LA House bill would allow first responders to conceal carry - KSLA News 12 Shreveport, Louisiana News Weather & Sports

LA House bill would allow first responders to conceal carry

SHREVEPORT, LA (KSLA) -

A growing number of states, including Louisiana, are now allowing or considering the ability for first responders to carry a concealed weapon.

Emergency crews often respond to the very same dangerous situations as law enforcement. But in Louisiana, most employers don't allow them to carry a concealed weapon.

State Representative Larry Bagley from Stonewall has introduced House Bill 186 that would allow those first responders to carry a concealed weapon if they have a permit for it.

"If something were to happen I'd like for them to be able to protect themselves. It's as simple as that," explained Rep. Bagley.

While they are already instructed to wait for law enforcement to secure a scene before entering, not every scenario starts out dangerous.

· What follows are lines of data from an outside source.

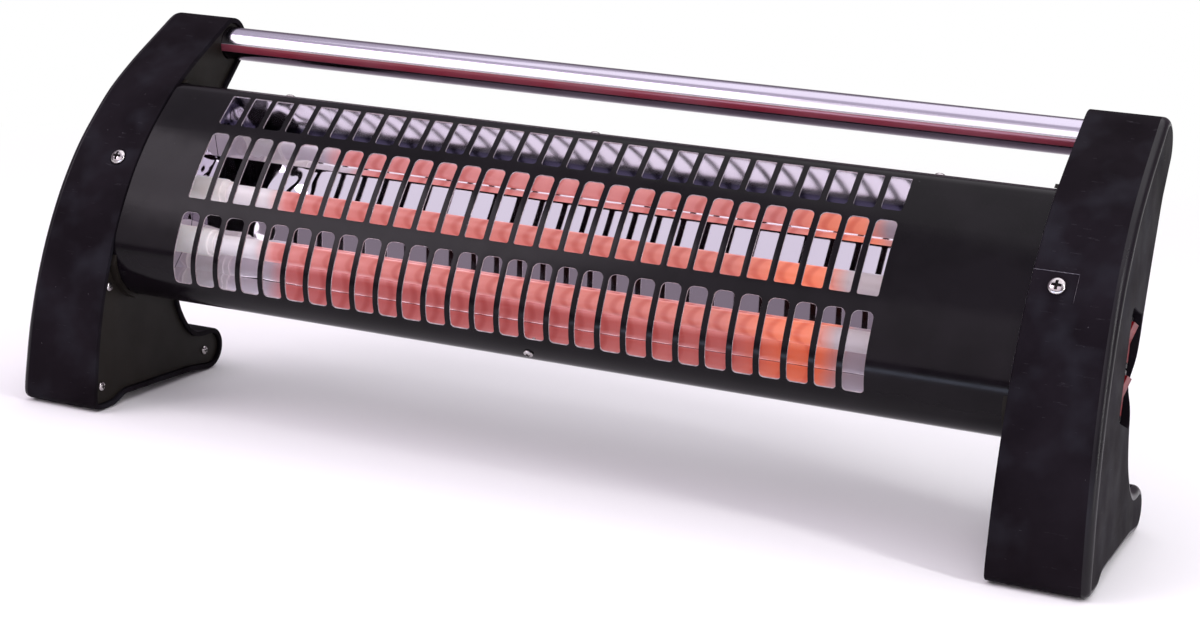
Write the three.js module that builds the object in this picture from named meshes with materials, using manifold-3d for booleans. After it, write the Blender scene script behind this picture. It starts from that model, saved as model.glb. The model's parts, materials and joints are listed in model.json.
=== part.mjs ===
// Quartz tube room heater: two plastic legs carry a slotted sheet-metal body
// and a chromed handle tube. Millimetres, +Z up, +X towards the control end.
// Sided pieces are drawn for the control end and mirrored for the other one.

import * as THREE from 'three';
import { mergeGeometries, mergeVertices } from 'three/addons/utils/BufferGeometryUtils.js';
import Module from 'manifold-3d';

const wasm = await Module();
wasm.setup();

// Overall layout
const legSpan = 453.3;            // between the inner faces of the two legs
const handleSetback = 121.1;      // handle axis behind the toe of the leg
const handleHeight = 174.0;       // handle axis above the sole of the leg
const handleRadius = 8.45;
const handleWall = 1.0;
const neckWall = 4.5;             // plastic round the handle at the top of the leg
const fitGap = 0.3;               // air between pieces that touch
const cutOverrun = 2.0;           // how far a cutter runs past what it cuts

// Legs
const legFootWidth = 44.9;        // along the heater, at the sole
const legTopWidth = 37.1;         // the same at the handle axis
const legWall = 2.5;
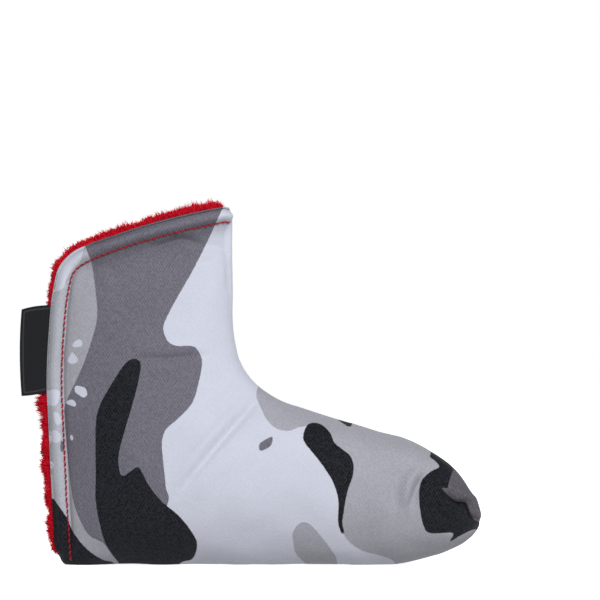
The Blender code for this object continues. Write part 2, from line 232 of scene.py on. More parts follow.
def add_mesh(name, points, faces, material, attributes=(), smooth=True):
    """A mesh object from points and faces: an array of faces, or a list that mixes sizes."""
    points = np.asarray(points, np.float32)
    sizes = [len(face) for face in faces]
    if isinstance(faces, list):
        faces = np.concatenate(faces)
    mesh = bpy.data.meshes.new(name)
    mesh.vertices.add(len(points))
    mesh.vertices.foreach_set("co", points.ravel())
    mesh.loops.add(sum(sizes))
    mesh.loops.foreach_set("vertex_index", faces.astype(np.int32).ravel())
    mesh.polygons.add(len(sizes))
    starts = np.concatenate([[0], np.cumsum(sizes)[:-1]]).astype(np.int32)
    mesh.polygons.foreach_set("loop_start", starts)
    mesh.polygons.foreach_set("use_smooth", np.full(len(sizes), smooth))
    mesh.update(calc_edges=True)
    for key, values in dict(attributes).items():
        set_attribute(mesh, key, values)
    if material is not None:
        mesh.materials.append(material)
    obj = bpy.data.objects.new(name, mesh)
    bpy.context.scene.collection.objects.link(obj)
    return obj


def mirror(points, side):
    """Near-half points as they are, or mirrored to the far half."""
    return points if side == "near" else points * np.array((1, -1, 1))


MERGE_WITHIN = 0.02 * MM


def merged(points, faces, attributes):
    """Points that lie together made one, with their faces and attributes."""
    cells = np.round(points / MERGE_WITHIN).astype(np.int64)
    _, first, index = np.unique(cells, axis=0, return_index=True, return_inverse=True)
    kept = []
    for face in index.reshape(-1)[faces]:
        corners = [v for k, v in enumerate(face) if v != face[k - 1]]
        if len(corners) > 2 and len(set(corners)) == len(corners):
            kept.append(corners)
    return points[first], kept, {k: v[first] for k, v in attributes.items()}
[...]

"I'm more concerned with the ones that go into areas where they're possibly attacked for no good reason. Or they're trying to get in or out and someone else decides that they don't want that to happen," added Bagley.

While there appears to be some support for Bagley's bill, there are some concerns, especially the potential blurring of lines between medical care and law enforcement. That includes Balentine Ambulance Service Communications Director Casey McBeath.

McBeath supports a provision in the bill that says first responders are allowed to carry a concealed weapon, but they must qualify every year in the use of firearms by the Council on Peace Officer Standards and Training.

"For some agencies with special circumstances it could be a great tool to be used," said McBeath.

But McBeath cautioned that allowing first responders to carry a concealed weapon should require more training beforehand as well.

Representative Bagley says his bill has not come up for consideration yet in Baton Rouge.

Meanwhile, lawmakers in Kansas approved a similar bill last year, while Texas and South Carolina are the latest states considering similar laws.